#### REQUIREMENTS:
Word for word, restate the lines from the start of the data below through the line containing "rim_leave_angle = 79.0".

#### MATERIAL:
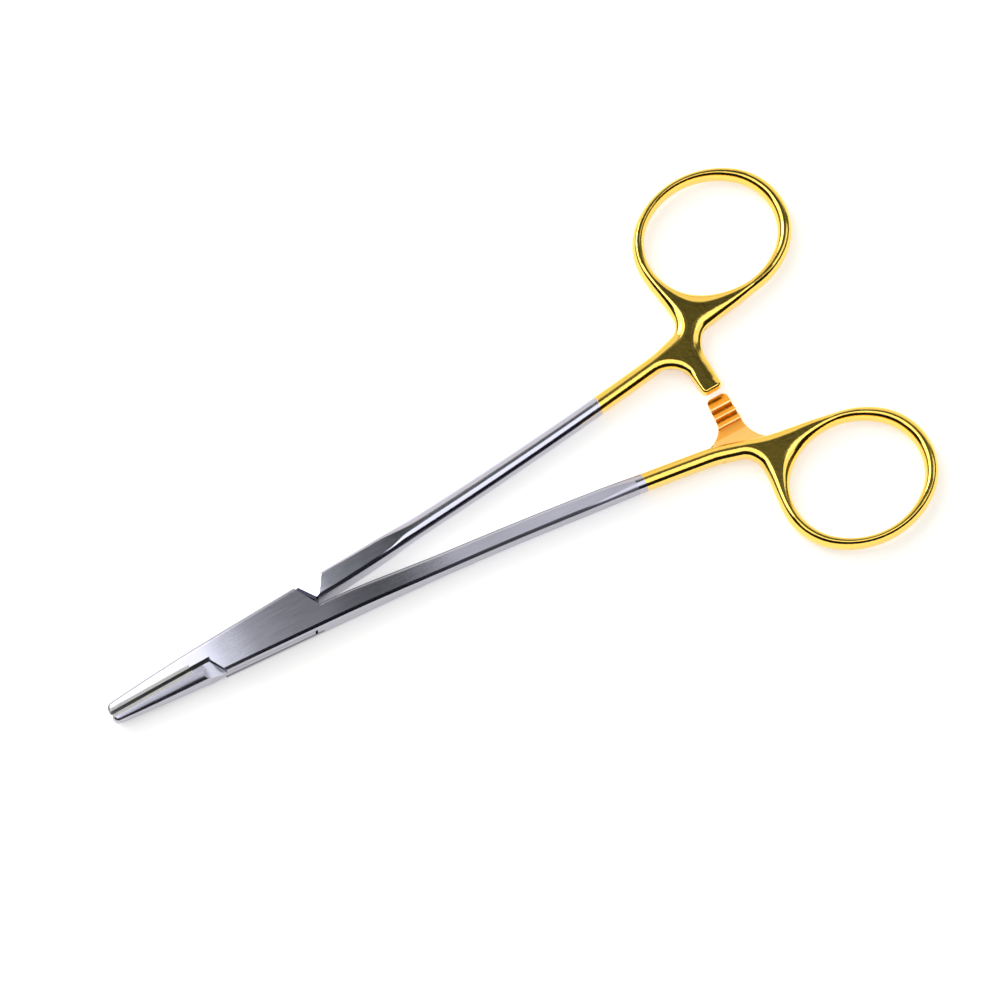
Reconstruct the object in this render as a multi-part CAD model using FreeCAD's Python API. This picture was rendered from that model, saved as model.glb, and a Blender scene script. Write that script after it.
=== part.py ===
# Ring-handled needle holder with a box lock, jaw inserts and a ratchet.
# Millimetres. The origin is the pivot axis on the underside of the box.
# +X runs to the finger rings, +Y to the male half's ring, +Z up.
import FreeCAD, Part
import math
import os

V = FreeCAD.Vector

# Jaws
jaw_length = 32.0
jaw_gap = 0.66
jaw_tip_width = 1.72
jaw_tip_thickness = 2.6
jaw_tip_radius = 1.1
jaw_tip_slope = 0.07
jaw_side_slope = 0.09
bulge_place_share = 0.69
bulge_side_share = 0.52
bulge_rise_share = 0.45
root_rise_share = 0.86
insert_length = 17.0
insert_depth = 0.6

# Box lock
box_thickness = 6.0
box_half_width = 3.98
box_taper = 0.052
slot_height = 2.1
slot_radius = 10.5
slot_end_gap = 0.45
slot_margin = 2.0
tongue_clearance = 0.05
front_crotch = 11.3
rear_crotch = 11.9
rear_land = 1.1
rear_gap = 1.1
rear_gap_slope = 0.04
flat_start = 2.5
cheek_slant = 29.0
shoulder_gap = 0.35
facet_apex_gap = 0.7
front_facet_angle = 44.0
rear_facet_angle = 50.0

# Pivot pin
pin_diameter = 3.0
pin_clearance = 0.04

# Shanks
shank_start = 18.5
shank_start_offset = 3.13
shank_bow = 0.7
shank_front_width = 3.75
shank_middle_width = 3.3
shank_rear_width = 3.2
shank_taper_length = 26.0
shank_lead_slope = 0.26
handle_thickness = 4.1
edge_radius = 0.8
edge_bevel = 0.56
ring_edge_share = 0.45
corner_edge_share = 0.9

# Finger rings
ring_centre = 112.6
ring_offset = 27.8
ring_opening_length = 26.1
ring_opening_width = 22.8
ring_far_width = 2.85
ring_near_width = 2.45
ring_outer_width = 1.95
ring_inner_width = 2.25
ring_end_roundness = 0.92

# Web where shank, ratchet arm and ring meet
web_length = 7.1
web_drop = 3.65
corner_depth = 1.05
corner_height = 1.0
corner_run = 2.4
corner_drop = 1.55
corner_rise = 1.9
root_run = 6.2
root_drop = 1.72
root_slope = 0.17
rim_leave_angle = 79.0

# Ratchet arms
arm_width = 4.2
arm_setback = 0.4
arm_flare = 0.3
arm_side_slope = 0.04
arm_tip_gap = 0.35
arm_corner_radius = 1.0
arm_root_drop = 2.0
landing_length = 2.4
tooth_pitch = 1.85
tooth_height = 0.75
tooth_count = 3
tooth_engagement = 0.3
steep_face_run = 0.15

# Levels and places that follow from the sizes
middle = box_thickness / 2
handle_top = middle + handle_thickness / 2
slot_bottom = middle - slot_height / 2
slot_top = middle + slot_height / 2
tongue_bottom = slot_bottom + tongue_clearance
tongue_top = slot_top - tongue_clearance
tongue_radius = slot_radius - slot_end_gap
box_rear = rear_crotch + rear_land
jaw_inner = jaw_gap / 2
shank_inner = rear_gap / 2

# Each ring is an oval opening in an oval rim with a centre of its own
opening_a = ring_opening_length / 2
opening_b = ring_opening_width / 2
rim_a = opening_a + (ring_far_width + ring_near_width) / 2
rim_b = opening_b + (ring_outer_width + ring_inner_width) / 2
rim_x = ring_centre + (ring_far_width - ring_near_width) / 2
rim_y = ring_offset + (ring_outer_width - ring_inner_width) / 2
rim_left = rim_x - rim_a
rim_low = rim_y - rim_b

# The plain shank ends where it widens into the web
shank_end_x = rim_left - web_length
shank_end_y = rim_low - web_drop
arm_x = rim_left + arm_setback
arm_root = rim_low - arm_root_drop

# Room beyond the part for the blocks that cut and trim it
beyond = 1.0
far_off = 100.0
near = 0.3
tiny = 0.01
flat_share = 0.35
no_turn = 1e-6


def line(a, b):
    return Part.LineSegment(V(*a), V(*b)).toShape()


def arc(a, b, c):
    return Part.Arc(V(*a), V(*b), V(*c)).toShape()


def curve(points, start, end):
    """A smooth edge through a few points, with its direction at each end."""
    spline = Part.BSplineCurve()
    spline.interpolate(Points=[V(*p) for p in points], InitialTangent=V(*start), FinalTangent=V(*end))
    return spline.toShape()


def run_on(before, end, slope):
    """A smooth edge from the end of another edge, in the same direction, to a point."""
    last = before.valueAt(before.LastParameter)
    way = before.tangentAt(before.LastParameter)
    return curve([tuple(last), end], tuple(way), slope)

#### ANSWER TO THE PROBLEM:
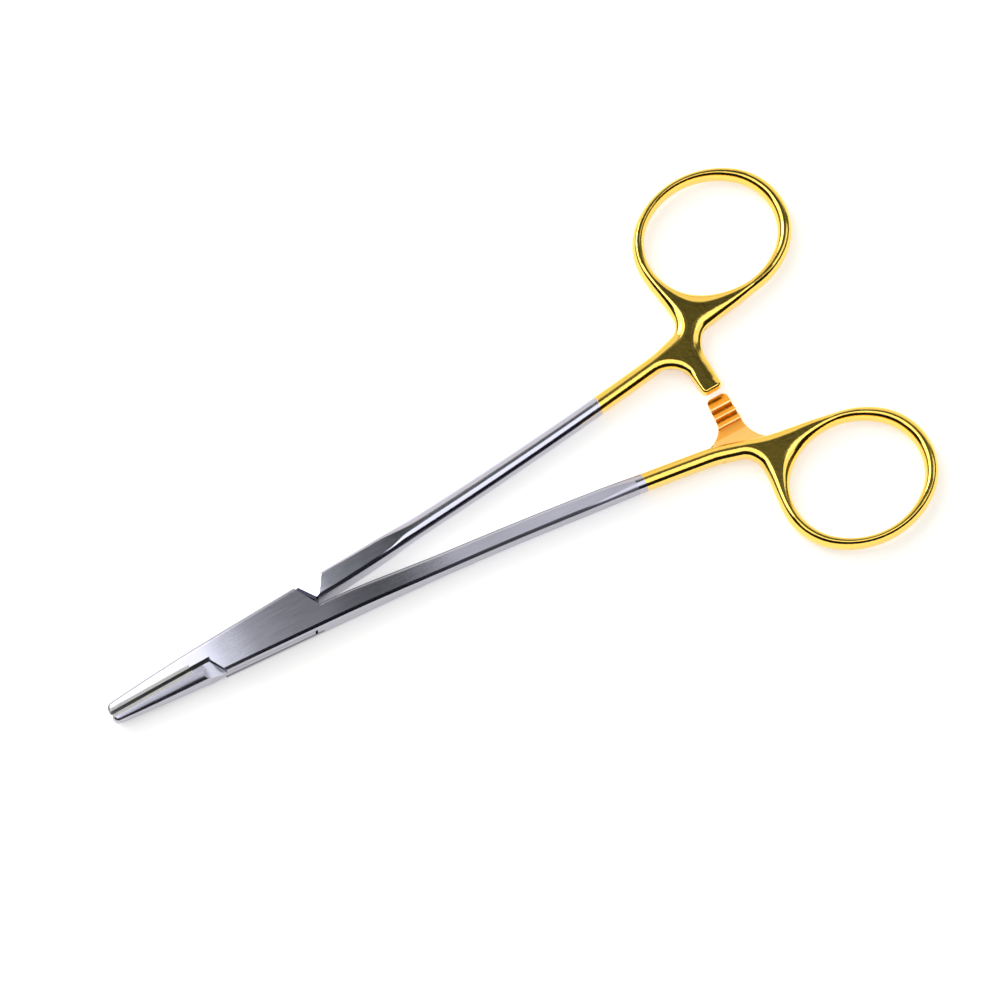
Reconstruct the object in this render as a multi-part CAD model using FreeCAD's Python API. This picture was rendered from that model, saved as model.glb, and a Blender scene script. Write that script after it.
=== part.py ===
# Ring-handled needle holder with a box lock, jaw inserts and a ratchet.
# Millimetres. The origin is the pivot axis on the underside of the box.
# +X runs to the finger rings, +Y to the male half's ring, +Z up.
import FreeCAD, Part
import math
import os

V = FreeCAD.Vector

# Jaws
jaw_length = 32.0
jaw_gap = 0.66
jaw_tip_width = 1.72
jaw_tip_thickness = 2.6
jaw_tip_radius = 1.1
jaw_tip_slope = 0.07
jaw_side_slope = 0.09
bulge_place_share = 0.69
bulge_side_share = 0.52
bulge_rise_share = 0.45
root_rise_share = 0.86
insert_length = 17.0
insert_depth = 0.6

# Box lock
box_thickness = 6.0
box_half_width = 3.98
box_taper = 0.052
slot_height = 2.1
slot_radius = 10.5
slot_end_gap = 0.45
slot_margin = 2.0
tongue_clearance = 0.05
front_crotch = 11.3
rear_crotch = 11.9
rear_land = 1.1
rear_gap = 1.1
rear_gap_slope = 0.04
flat_start = 2.5
cheek_slant = 29.0
shoulder_gap = 0.35
facet_apex_gap = 0.7
front_facet_angle = 44.0
rear_facet_angle = 50.0

# Pivot pin
pin_diameter = 3.0
pin_clearance = 0.04

# Shanks
shank_start = 18.5
shank_start_offset = 3.13
shank_bow = 0.7
shank_front_width = 3.75
shank_middle_width = 3.3
shank_rear_width = 3.2
shank_taper_length = 26.0
shank_lead_slope = 0.26
handle_thickness = 4.1
edge_radius = 0.8
edge_bevel = 0.56
ring_edge_share = 0.45
corner_edge_share = 0.9

# Finger rings
ring_centre = 112.6
ring_offset = 27.8
ring_opening_length = 26.1
ring_opening_width = 22.8
ring_far_width = 2.85
ring_near_width = 2.45
ring_outer_width = 1.95
ring_inner_width = 2.25
ring_end_roundness = 0.92

# Web where shank, ratchet arm and ring meet
web_length = 7.1
web_drop = 3.65
corner_depth = 1.05
corner_height = 1.0
corner_run = 2.4
corner_drop = 1.55
corner_rise = 1.9
root_run = 6.2
root_drop = 1.72
root_slope = 0.17
rim_leave_angle = 79.0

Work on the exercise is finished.